16. In this case the petitioner was working in Palanpur Circle Office, but he was transferred to Radhanpur Sub-Division and he was thereafter transferred to Deesa Rural Sub-Division vide order dated 26th August, 1996 and from there to Halvad Sub-Division in Surendranagar Sub-Division office. In this case also the petitioner was an employee of Class-III. He, therefore, made representation to the higher authorities expressing his difficulties and the hardship that was likely to be faced by him. He also brought it to the notice of the concerned authority that the Executive Engineer with a view to harass him, has made false reporting against him so as to get him transferred out of his Circle and he has also expressed an apprehension that if he is transferred, his family would get ruined. Such representations were made on 18th January, 1997 and 4th February, 1997. It may be noted that in both these representations he had made it clear that he was willing to work in his Circle. The Board vide order dated 4th February, 1997 treated the absence of the petitioner at the transferred place as unauthorized absence and resorted to regulation 113 stating that considering his entire past record and since he had remained absent without leave from 26th August, 1996, he was liable to be relieved summarily from the service and accordingly he was relieved with immediate effect by virtue of regulation 113.
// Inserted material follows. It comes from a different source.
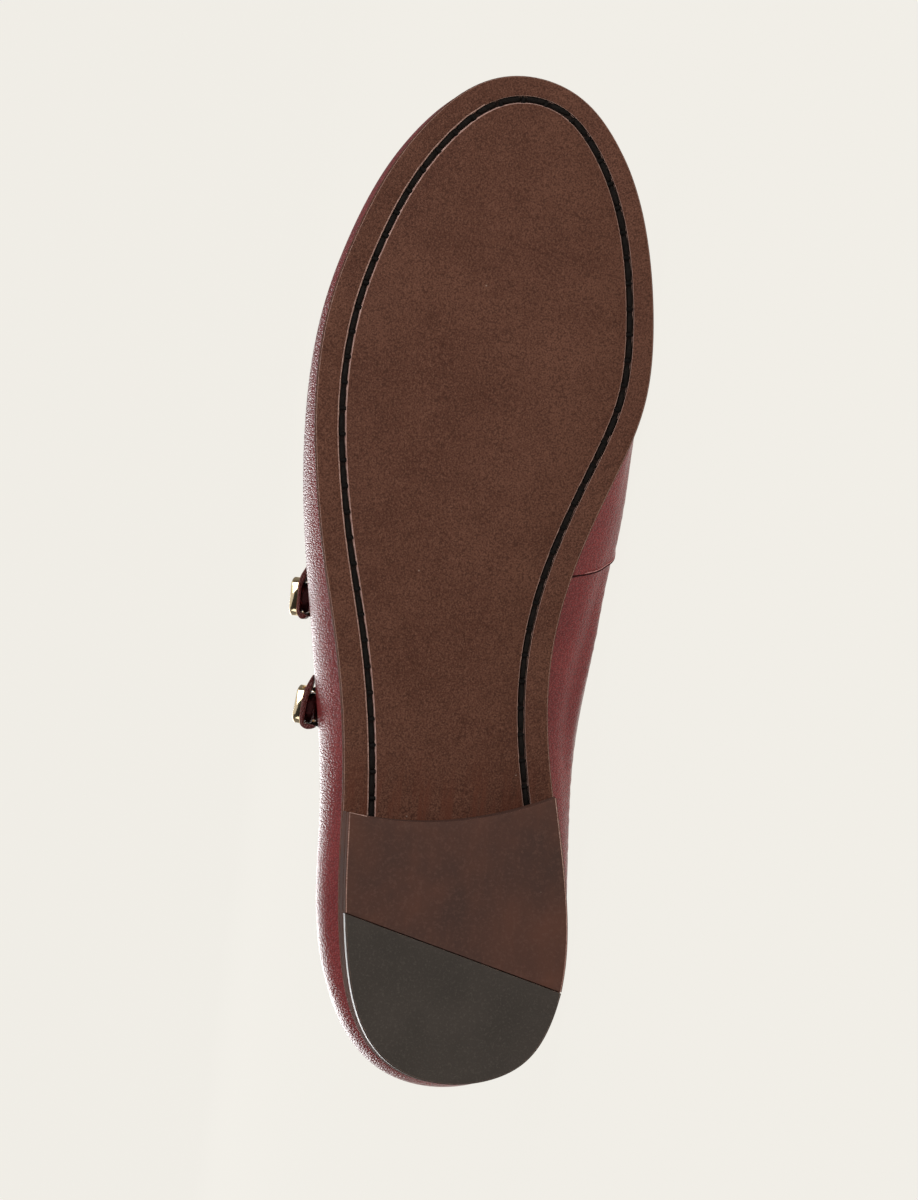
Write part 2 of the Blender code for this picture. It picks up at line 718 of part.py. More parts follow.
def strap_path(buckle):
    """From inside the inner quarter, over the foot and down through the buckle: x, y, z and turn."""
    strap = buckle.strap
    inner_top = topline_height(strap.y, inner=True)
    clear = STRAP_THICKNESS / 2 + GAP + SLACK
    tuck = []
    for z in np.linspace(inner_top - STRAP_TUCK, inner_top, 4):
        x = behind_wall(strap.y, z, WALL + clear, inner=True)
        tuck.append((x, strap.y, z, wall_turn(strap.y, z, inner=True)))
    start, start_turn = tuck[-1][0], tuck[-1][3]
    span = buckle.centre[0] - start
    over = [
        (
            start + span * row.across,
            strap.y,
            inner_top + (strap.crown - inner_top) * row.rise,
            start_turn + (buckle.turn - start_turn) * row.across,
        )
        for row in ARCH
    ]
    in_frame = [(*buckle.point(0, up, buckle.strap_middle), buckle.turn) for up in (5.6, 0, -5.0)]
    stand_off = STRAP_WIDTH / 2 * math.sin(wall_turn(strap.y, KEEPER_LOW) - buckle.turn)
    down_wall = [
        (wall_x(strap.y, z) + clear + stand_off, strap.y, z, buckle.turn)
        for z in (KEEPER_HIGH + 1, KEEPER_HIGH - 1, STRAP_TIP)
    ]
    return tuck + over + in_frame + down_wall


def make_strap(buckle, parts):
    strap = buckle.strap
    path = through(strap_path(buckle), 40)
    return ribbon(f"strap_{strap.name}", path, STRAP_WIDTH, STRAP_THICKNESS, "upper_leather", parts, tip=3.5)


def rounded_rectangle(width, height, radius, inset):
    """Corners of a rectangle with round corners, moved inwards, as pairs."""
    points = []
    middles = [(1, 1), (-1, 1), (-1, -1), (1, -1)]
    for quarter, (right, upper) in enumerate(middles):
        for step in range(5):
            angle = math.radians(90 * quarter + 22.5 * step)
            reach = max(radius - inset, 0.3)
            middle_x = right * (width / 2 - inset - reach)
            middle_y = upper * (height / 2 - inset - reach)
            points.append((middle_x + reach * math.cos(angle), middle_y + reach * math.sin(angle)))
    return points


def make_frame(buckle, parts, cutters):
    """A rectangular frame whose middle bar is set back, so that the strap lies flat under both ends."""
    back = buckle.frame_back
    round_over = 0.5
    profile = [
        (0, back + round_over), (0, back + FRAME_THICKNESS - round_over),
        (round_over, back + FRAME_THICKNESS), (FRAME_RAIL - round_over, back + FRAME_THICKNESS),
        (FRAME_RAIL, back + FRAME_THICKNESS - round_over), (FRAME_RAIL, back + round_over),
        (FRAME_RAIL - round_over, back), (round_over, back),
    ]
    rings = []
    for inset, out in profile:
        corners = rounded_rectangle(FRAME_WIDTH, FRAME_HEIGHT, FRAME_CORNER, inset)
        rings.append([buckle.point(along, up, out) for along, up in corners])
    made, grid = skin(rings)
    for i, corner in enumerate(grid[0]):
        j = (i + 1) % len(grid[0])
        made.faces.new((grid[-1][i], grid[-1][j], grid[0][j], corner))
    bmesh.ops.recalc_face_normals(made, faces=made.faces)
    frame = add_mesh(f"buckle_{buckle.strap.name}", made, parts, "gold")
    side = (FRAME_WIDTH - FRAME_RAIL) / 2
    seat = back + FRAME_THICKNESS / 2
    corner = 0.45
    staple = [
        (-side, seat), (-side, corner), (corner - side, 0), (side - corner, 0), (side, corner), (side, seat),
    ]
    points = [buckle.point(along, 0, out) for along, out in staple]
    middle_bar = wire(f"bar_{buckle.strap.name}", points, BAR_RADIUS, "gold", cutters)
    combine(frame, middle_bar, "UNION")
    return frame


def pin_path(buckle):
    """The pin: an eye round the bar, out through the strap, and onto the frame's upper end."""
    reach = BAR_RADIUS + GAP + PIN_RADIUS
    rest = buckle.frame_back + FRAME_THICKNESS + GAP + PIN_RADIUS
    eye = [math.radians(angle) for angle in range(-230, -40, 26)]
    points = [buckle.point(0, reach * math.sin(a), reach * math.cos(a)) for a in eye]
    points += [buckle.point(0, up, out) for up, out in (
        (1.3, 3.6), (3.1, rest - 1.2), (4.5, rest - 0.05), (5.8, rest), (7.2, rest - 0.1),
    )]
    return through(points, 20)


def make_pin(buckle, parts, cutters, strap, tab):
    name = buckle.strap.name
    path = pin_path(buckle)
    pin = wire(f"pin_{name}", path, PIN_RADIUS, "gold", parts)
    longer = np.vstack([2 * path[0] - path[1], path])
    slot = wire(f"slot_{name}", longer, PIN_RADIUS + GAP, "gold", cutters)
    combine(strap, slot, "DIFFERENCE")
    combine(tab, slot, "DIFFERENCE")
    return pin


def make_tab(buckle, parts):
    """A thin leather tab from inside the outer quarter, folded over the buckle's bar."""
    strap = buckle.strap
    deep = WALL + GAP + SLACK + TAB_THICKNESS / 2
    inside = []
    for z in np.linspace(buckle.top - TAB_DEPTH, buckle.top - GAP, 4):
        inside.append((behind_wall(strap.y, z, deep), strap.y, z, wall_turn(strap.y, z)))
    reach = BAR_RADIUS + GAP + TAB_THICKNESS / 2
    fold = []
    for degrees in range(180, -41, -27):
        angle = math.radians(degrees)
        swing = np.array([math.cos(angle), 0, math.sin(angle)]) * reach
        fold.append((*(buckle.centre + swing), buckle.turn))
    path = through(inside + fold, 20)
    return ribbon(f"tab_{strap.name}", path, TAB_WIDTH, TAB_THICKNESS, "upper_leather", parts)


def make_keeper(buckle, parts):
    """A leather loop on the wall under the buckle, its toe end flat and its heel end standing off."""
    strap = buckle.strap
    toe_ward = plan_direction(wall_turn(strap.y, KEEPER_LOW))
    away = np.cross(toe_ward, (0, 0, 1))
    sections = []
    for band in KEEPERS[strap.name]:
        section = []
        for z, off in (
            (KEEPER_LOW, band.inner), (KEEPER_HIGH, band.inner), (KEEPER_HIGH, band.outer), (KEEPER_LOW, band.outer),
        ):
            foot = np.array([wall_x(strap.y, z), strap.y, z])
            section.append(foot - toe_ward * band.along + away * off)
        sections.append(section)
    return bar(f"keeper_{strap.name}", sections, "upper_leather", parts)


# ---------------------------------------------------------------- how it lies
DENSITY = {"gold": 7.0, "rubber": 1.1}
LEATHER_DENSITY = 0.9


def evaluated(piece):
    made = bmesh.new()
    made.from_object(piece, bpy.context.evaluated_depsgraph_get())
    return made


def resting_turn(pieces):
    """The rotation that lays the shoe's inner side on the floor, toe along +X, sole facing -Y."""
    corners = []
    weight = 0.0
    balance = np.zeros(3)
    for piece in pieces:
        made = evaluated(piece)
        bmesh.ops.triangulate(made, faces=made.faces)
        dense = DENSITY.get(piece.data.materials[0].name, LEATHER_DENSITY)
        faces = np.array([[vert.co for vert in face.verts] for face in made.faces])
        wedges = np.einsum("ij,ij->i", faces[:, 0], np.cross(faces[:, 1], faces[:, 2])) / 6 * dense
        weight += wedges.sum()
        balance += (faces.sum(axis=1) / 4 * wedges[:, None]).sum(axis=0)
        corners += [vert.co.copy() for vert in made.verts]
        made.free()
    balance = Vector(balance / weight)
    hull = bmesh.new()
    bmesh.ops.convex_hull(hull, input=[hull.verts.new(corner) for corner in corners])
    inner = Vector((-1, 0, 0))
    seats = []
    for face in hull.faces:
        foot = balance - face.normal * (balance - face.verts[0].co).dot(face.normal)
        if face.normal.dot(inner) > 0.6 and bmesh.geometry.intersect_face_point(face, foot):
            seats.append((face.normal.dot(inner), face.normal.copy()))
    down = max(seats, key=lambda seat: seat[0])[1]
    hull.free()
    up = -down
    toe = Vector((0, 1, 0))
    toe = (toe - up * toe.dot(up)).normalized()
    turn = Matrix((toe, up.cross(toe), up))
    turned = np.array([turn @ corner for corner in corners])
    low, high = turned.min(axis=0), turned.max(axis=0)
    place = Vector((-(low[0] + high[0]) / 2, -(low[1] + high[1]) / 2, -low[2]))
    return Matrix.Translation(place) @ turn.to_4x4()


# ---------------------------------------------------------------- put together
def main():
    for old in list(bpy.data.objects):
        bpy.data.objects.remove(old)
    parts = bpy.data.collections.new("mary_jane_shoe")
    cutters = bpy.data.collections.new("cutters")
    for collection in (parts, cutters):
        bpy.context.scene.collection.children.link(collection)
    make_outsole(parts)
    make_heel(parts, cutters)
    make_insole(parts)
    make_upper(parts)
    for strap in STRAPS:
        buckle = Buckle(strap)
        leather = make_strap(buckle, parts)
        tab = make_tab(buckle, parts)
        make_frame(buckle, parts, cutters)
        make_pin(buckle, parts, cutters, leather, tab)
        make_keeper(buckle, parts)
    stand = bpy.data.objects.new("shoe_frame", None)
    bpy.context.scene.collection.objects.link(stand)
    stand.matrix_world = resting_turn(list(parts.objects))
    for piece in (*parts.objects, *cutters.objects):
        piece.parent = stand


main()
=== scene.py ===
"""A right mary jane flat with two buckled straps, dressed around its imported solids.

The shoe's own frame, in millimetres, is +X to its outer side, +Y from the heel's back to the toe and
+Z up from the tread. Pieces are made in that frame or from copies of the solids, and then stand in
the row frame, in metres, where the shoe lies on its inner side.
"""

import json
import math

import bmesh
import bpy
import numpy as np
from mathutils import Matrix, Vector
from mathutils.bvhtree import BVHTree


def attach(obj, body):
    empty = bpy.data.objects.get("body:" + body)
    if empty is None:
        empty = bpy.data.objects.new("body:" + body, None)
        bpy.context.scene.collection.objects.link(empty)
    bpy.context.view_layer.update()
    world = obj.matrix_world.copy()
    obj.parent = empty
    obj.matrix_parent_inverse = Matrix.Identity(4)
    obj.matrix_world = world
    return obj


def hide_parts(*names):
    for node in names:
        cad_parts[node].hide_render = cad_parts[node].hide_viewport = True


MM = 0.001
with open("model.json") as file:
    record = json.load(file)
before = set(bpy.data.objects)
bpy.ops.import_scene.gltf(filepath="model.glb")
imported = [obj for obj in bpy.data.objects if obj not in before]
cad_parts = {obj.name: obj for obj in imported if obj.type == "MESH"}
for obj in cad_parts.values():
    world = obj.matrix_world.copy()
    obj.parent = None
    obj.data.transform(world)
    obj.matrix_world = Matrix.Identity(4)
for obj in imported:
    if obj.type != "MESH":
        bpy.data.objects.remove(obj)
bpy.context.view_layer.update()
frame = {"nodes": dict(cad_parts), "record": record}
nodes = frame["nodes"]


# ------------------------------------------------------------------ the shoe's own frame
HEEL_MARK = Vector((3, 54, 0))  # where the mount under the heel lies in the shoe's frame
FOOT_MIDDLE = 4.0  # the line through the middle of the foot


def shoe_frame():
    """The matrix from the shoe's frame, in millimetres, to the row frame, in metres."""
    mounts = {mount["name"]: mount for mount in frame["record"]["mounts"]}
    heel = Vector(mounts["heel_tread"]["pos_m"])
    fore = Vector(mounts["forefoot_tread"]["pos_m"])
    up = -Vector(mounts["heel_tread"]["axis"]).normalized()
    toe = (fore - heel).normalized()
    out = toe.cross(up)
    turn = Matrix((out, toe, up)).transposed()
    origin = heel - turn @ HEEL_MARK * MM
    return Matrix.Translation(origin) @ turn.to_4x4() @ Matrix.Scale(MM, 4)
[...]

16.1. It is a matter of surprise that a class-III employee working as Lineman, inspite of the aforesaid policy, has been transferred from one place to other out of the Circle on three occasions, no plausible explanation has been offered. As against that, the petitioner has made a precise allegation against the Executive Engineer under whom he was working. It, therefore, provides ample scope to infer that the transfer was for the reasons other than the reasons mentioned in the policy and that too on three occasions in different Circles. If in these circumstances, when the employee remained absent at the transferred place, regulation 113 is resorted to to get rid of him. It may be noted here that the present order is passed not only on the ground of unauthorized absence but after taking into consideration overall service record of the petitioner. If that be so, this order cannot be terms as discharge simpliciter in accordance with regulation 113 and it is punitive in nature, for which the respondent is required to follow the required procedure before bringing end to his service. That has not been done. This is also a glaring instance how in an arbitrary way the Regulation 113 can be resorted to.
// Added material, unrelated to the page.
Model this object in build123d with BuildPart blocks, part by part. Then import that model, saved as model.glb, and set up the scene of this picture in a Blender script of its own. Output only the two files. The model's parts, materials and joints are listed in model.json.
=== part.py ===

Special Civil Application No. 9492 of 1996 :

17. In this case the petitioner was, at the relevant time, working as Line Inspector at Construction Sub-Division, Anjar under the Construction Division, Rajkot. From there he was transferred to 66 K.V. Sub Station, Kandala under Anjar Transmission Division vide order dated 18th July, 1995. At that time the petitioner was also office bearer of Gujarat Vidyut Technical Karmachari Mandal and was a protected workman. He, therefore, made an application/representation dated 7th August, 1995 making some grievances against his transfer. He was, therefore, brought back to Anjar Circle Office as Senior Technician at Anjar Construction Sub Division. However, the petitioner and the aforesaid union were not satisfied with the modified order of the transfer and, therefore, they made further representations. In the meanwhile the Superintending Engineer issued notice dated 22nd December, 1995 calling upon the petitioner to report for duty immediately. That notice was replied to by the petitioner on 22nd January, 1996. Another notice dated 24th January, 1996 was received from Superintending Engineer by the petitioner calling upon him to report for duty on or before 30th January, 1996. He gave reply to the said notice by letter dated 31st January, 1996 to the Chairman of the Board and vide letter dated 6th February, 1996 to the Superintending Engineer and also forwarded necessary documents and certificates. However, on 13th February, 1996 service of the petitioner was terminated. The impugned order shows that because the petitioner had not reported for duty within the stipulated time i.e. 30th January, 1996, he was discharged from the service with immediate effect in accordance with Regulation 113 and his name was placed in black list. The provisions of Regulation 113 which have been reproduced verbatim above, nowhere authorizes the Board to place the concerned employee in black list. Inspite of that, in the instant case, the petitioner has been blacklisted. This order, therefore, carries stigma with it and without hesitation it can be said that it is punitive in nature. When that is so, the respondent was required to follow the procedure under Conduct, Discipline and Appeal Rules. Admittedly that has not been done. This order is, therefore, bad in law.

Special Civil Application No. 9461 of 1996 :

18. In this case the petitioner had applied for leave but before any decision could be taken on the same, she left India for going abroad. It appears that she had made an application from there for extension of leave. However, the entire period was taken to be unauthorized absenteeism and order under Regulation 113 was passed.

18.1. Considering the facts of this case, even if it is assumed that the order was of discharge simpliciter, then also it was a retrenchment under section 2(oo) of the I.D. Act requiring compliance of Section 25-F of the I.D. Act. Admittedly, that has not been done and the same is, therefore, bad in law and is required to be quashed and set aside.

19. In the result, for the reasons stated above, all the petitions are allowed. The impugned orders of termination of services of the petitioners in all cases are quashed and set aside, with direction that they are required to be placed on their original posts with continuity of service within three months from the date of receipt of the writ of this judgment. Rule made absolute with no order as to costs.